Students with this background will be familiar with much of the work on network theory and the inductance, capacitance, and resistance of lines and cables, which has in the past occupied large parts of textbooks on power supply. In this book these matters have been largely omitted, resulting in what is hoped is a concise account of the operation and analysis of electric power systems. It is the author’s intention to present the power system as a system of interconnected elements which may be represented by models, either mathematically or by equivalent electrical circuits. The simplest models will be used consistently with acceptable accuracy and it is hoped that this will result in the wood being seen as well as the trees. 

In an introductory text such as this no apology is made for the absence of sophisticated models of plant (synchronous machines in particular) and involved mathematical treatments as these are well catered for in more advanced texts to which reference is made. The book is divided into four main parts, as follows: 
a. Introduction, including the establishment of equivalent circuits of the components of the system, the performance of which, when interconnected, forms the main theme. 

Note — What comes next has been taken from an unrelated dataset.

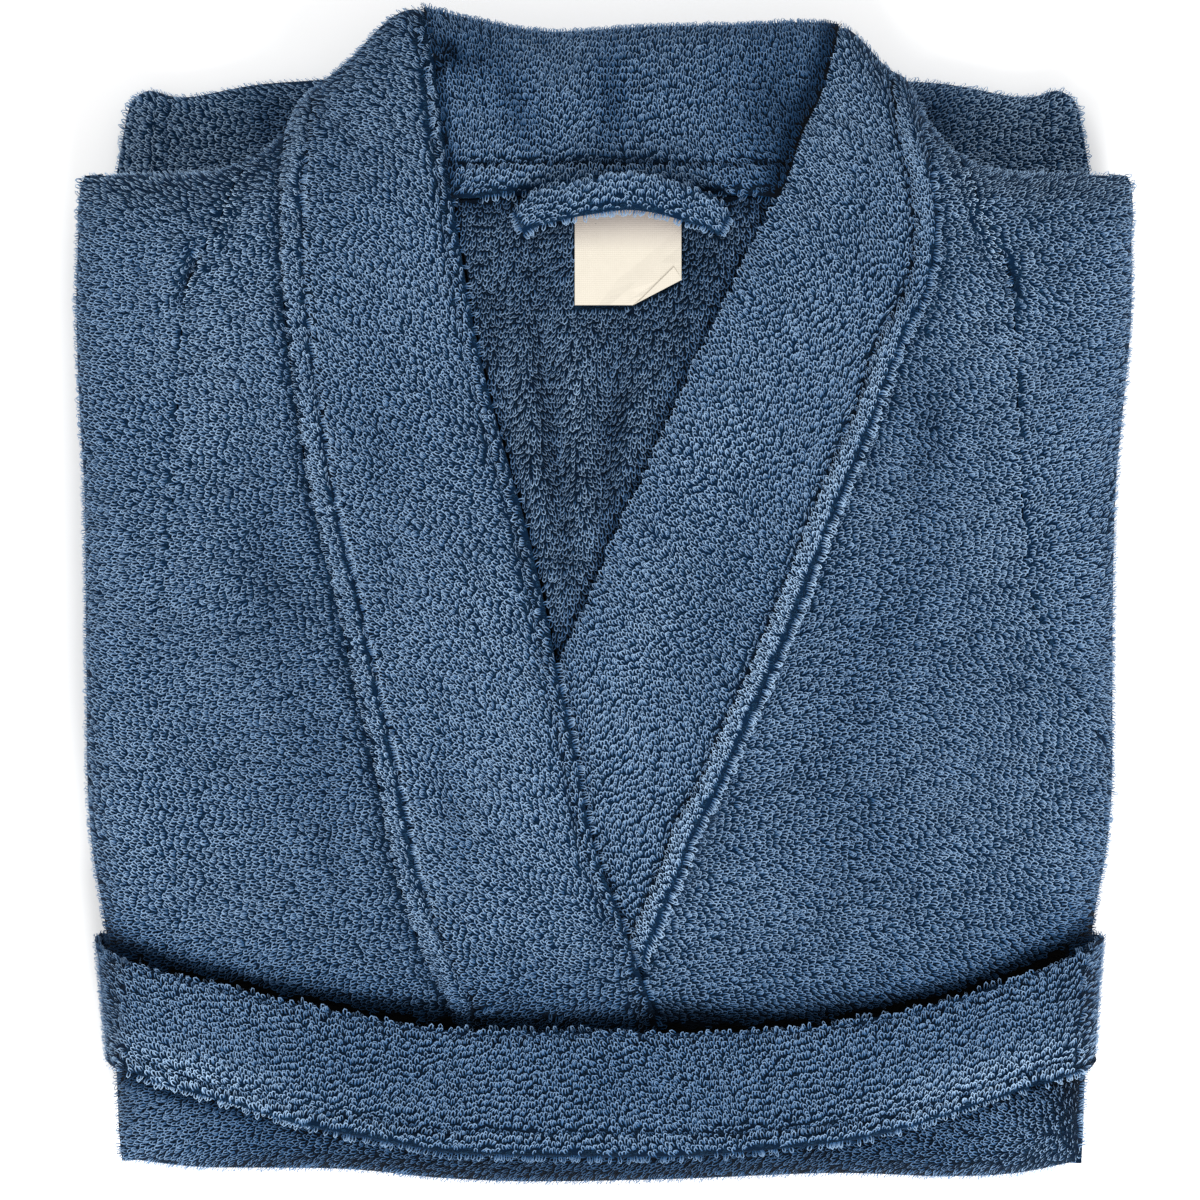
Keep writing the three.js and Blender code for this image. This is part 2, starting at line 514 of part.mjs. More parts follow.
function cuff(name, sign) {
  const xs = [107, 120, 134, 148, 158, 166, 170, 173, 176, 180, 184, 187];
  const loop = (x, into) => {
    const [y0, y1] = [CUFF.near + into, cuffTop(x) - into];
    const half = CUFF.height / 2 - into;
    const bump = into === 0 ? CUFF.ridge * Math.exp(-(((x - 173) / 2.5) ** 2)) : 0;
    const end = Math.min(half, (y1 - y0) / 2);
    const outline = [];
    const add = (y, z) => outline.push([y, z]);
    span(4, 0, 1).forEach((t) => add(mix(y0 + end, y1 - end, t), half + bump));
    [0.25, 0.5, 0.75].forEach((t) => add(y1 - end + end * Math.sin(t * Math.PI), half * Math.cos(t * Math.PI)));
    span(4, 1, 0).forEach((t) => add(mix(y0 + end, y1 - end, t), -half));
    [0.25, 0.5, 0.75].forEach((t) => add(y0 + end - end * Math.sin(t * Math.PI), -half * Math.cos(t * Math.PI)));
    const slant = smooth((x - 160) / 27) * 9;
    return outline.map(([y, z]) => {
      const lean = (y - CUFF.near) / (199 - CUFF.near);
      return [sign * (x - slant * lean + 2 * smooth((x - 150) / 30)), y, CUFF.lift - CUFF.tilt * (y - CUFF.near) + z];
    });
  };
  const outer = xs.map((x) => loop(x, 0));
  const inner = xs.map((x) => loop(x, CUFF.wall)).reverse();
  return sweep(name, [...outer, ...inner], true);
}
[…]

b. Operation, the manner in which the system is operated and controlled to give secure and economic power supplies. 
c. Analysis, the calculation of voltage, power, and reactive power in the system under normal and abnormal conditions. The use of computers is emphasised when dealing with large networks.
d. Limitations of transmittable power owing to the stability of the synchronous machine, voltage stability of loads, and the temperature rises of plant. It is hoped that the final chapter will form a useful introduction to direct current transmission which promises to play a more and more important role in electricity supply. 

The author would like to express his thanks to colleagues and friends for their helpful criticism and advice. To Mr J.P. Perkins for reading the complete draft, to Mr B.A. Carre on digital methods for load flow analysis, and to Mr A.M. Parker on direct current transmission. Finally, thanks are due to past students who for over several years have freely expressed their difficulties in this subject.